Ostensibly, that’s exactly what the Fed wants — they want a slowdown, not a recession. But even if you assume policymakers don’t “secretly” (and this is the worst-kept secret in the world right now) want a shallow recession in the service of the inflation fight, they’d probably rather not have a soft-landing-by-stock-rally. That’s suboptimal.
What they want, rather, is a soft landing courtesy of a more balanced labor market and a consumer who retrenches just enough to cool aggregate demand but not enough to push the consumer spending component of GDP deeply negative.
“Below-trend growth is not a bad outcome,” Mester said Tuesday.
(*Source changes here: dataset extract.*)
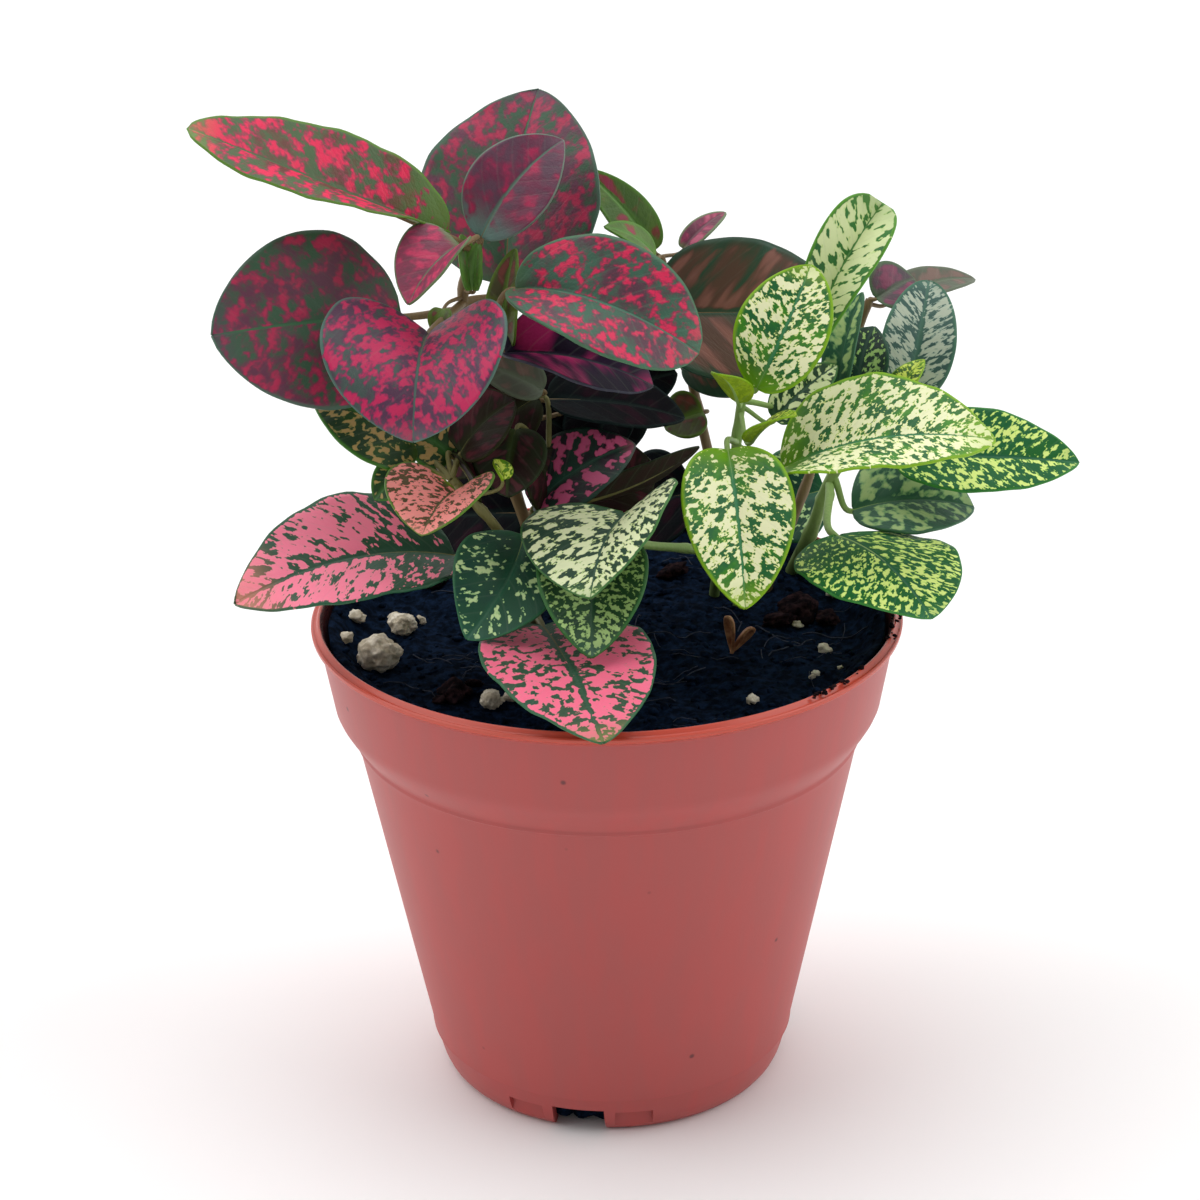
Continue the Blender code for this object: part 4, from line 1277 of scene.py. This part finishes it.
@dataclass
class PottingMix:
    """The dark mix: an uneven bed with crumbs, fine roots and bark lying on it.

    Lengths are mm, slots, bearings and turns degrees, and a root's bend and wander radians a
    step. The mix is banked against the wall between the two radii of bank_from. crumble is
    the scale and height of each part of its roughness. A chip is its x, y and half length.
    """

    material: bpy.types.Material
    root_material: bpy.types.Material
    bark_material: bpy.types.Material
    slots: list
    radius: float = 47.1
    bank: float = 4.2
    bank_from: tuple = (41.5, 46.8)
    crumble: tuple = ((0.35, 0.55), (0.9, 0.35), (2.1, 0.18))
    rings: int = 110
    steps: int = 200
    crumbs: int = 900
    crumb_reach: float = 46.0
    crumb_size: tuple = (0.25, 0.95)
    roots: int = 46
    root_reach: float = 38.0
    root_points: int = 14
    root_step: float = 0.9
    root_limit: float = 44.0
    root_radius: tuple = (0.05, 0.13)
    root_bend: float = 0.16
    root_wander: float = 0.12
    # Clods behind the drain slots, which also stand in for the shade under the pot.
    slot_reach: float = 25.2
    slot_height: float = 2.6
    clod: tuple = (2.6, 2.4, 2.3)
    clod_turns: tuple = (-7.5, 0.0, 7.5)
    lip_height: float = 85.0
    lip_crumbs: int = 34
    lip_reach: tuple = (48.2, 49.6)
    lip_crumb_size: tuple = (0.15, 0.44)
    lip_bearings: tuple = (-8, -12, -16, -34, -39, -44, -47)
    side: tuple = (
        (46.6, 77.0), (45.4, 71.0), (43.4, 66.8), (41.7, 63.6), (30.5, 7.6), (28.0, 4.0), (0.0, 4.0),
    )
    chips: tuple = (
        (-25.0, -22.5, 3.2), (33.0, 11.0, 4.2), (29.5, 7.5, 3.0), (38.0, 8.0, 2.6), (-22.0, -19.5, 1.6),
        (12.0, 30.0, 3.0), (-30.0, 24.0, 2.6), (-27.5, -25.0, 1.3),
    )

    def top(self, x: float, y: float) -> float:
        """Find the height of the crumbly bed at one place.

        Args:
            x: The place, in metres.
            y: The place, in metres.

        Returns:
            Its height, in metres.
        """
        spot = Vector((x, y, 0.0)) * 1000.0
        rough = sum(noise.noise(spot * scale) * share for scale, share in self.crumble)
        bank = self.bank * smooth_step(*self.bank_from, math.hypot(x, y) / MM)
        return mix_height(x, y) + (rough + bank) * MM

    def over(self, x: float, y: float, rise: float) -> Vector:
        """Find the place in metres that lies rise over the bed at x and y, all in mm."""
        return Vector((x * MM, y * MM, self.top(x * MM, y * MM) + rise * MM))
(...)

And even if it is, it’s “necessary for price stability,” she added.
From the verbiage coming out of the Fed Governors and Regional bank Presidents, you would have to believe that they are going another 100 bps or more by year end. This is going to end really badly.
I agree, I am of the opinion that the Fed has been so successful in its efforts to bring about a recession that its forcing down rates. I think this view can also be partially be supported by the fall in oil prices, which have almost become a proxy for growth or the lack of it. In turn this resulted in an initial rally in equities that caused shorts to be unwound and we are now seeing all the various systematic strategies increasing their net exposures.
H-Man, in your other post you mention even Marko K sees another 100 bps by the fed before year end but he suggests that may be enough to clear the air for equities. The problem that seems to have no solution is how do you bring down the labor input without putting the economy into a tailspin?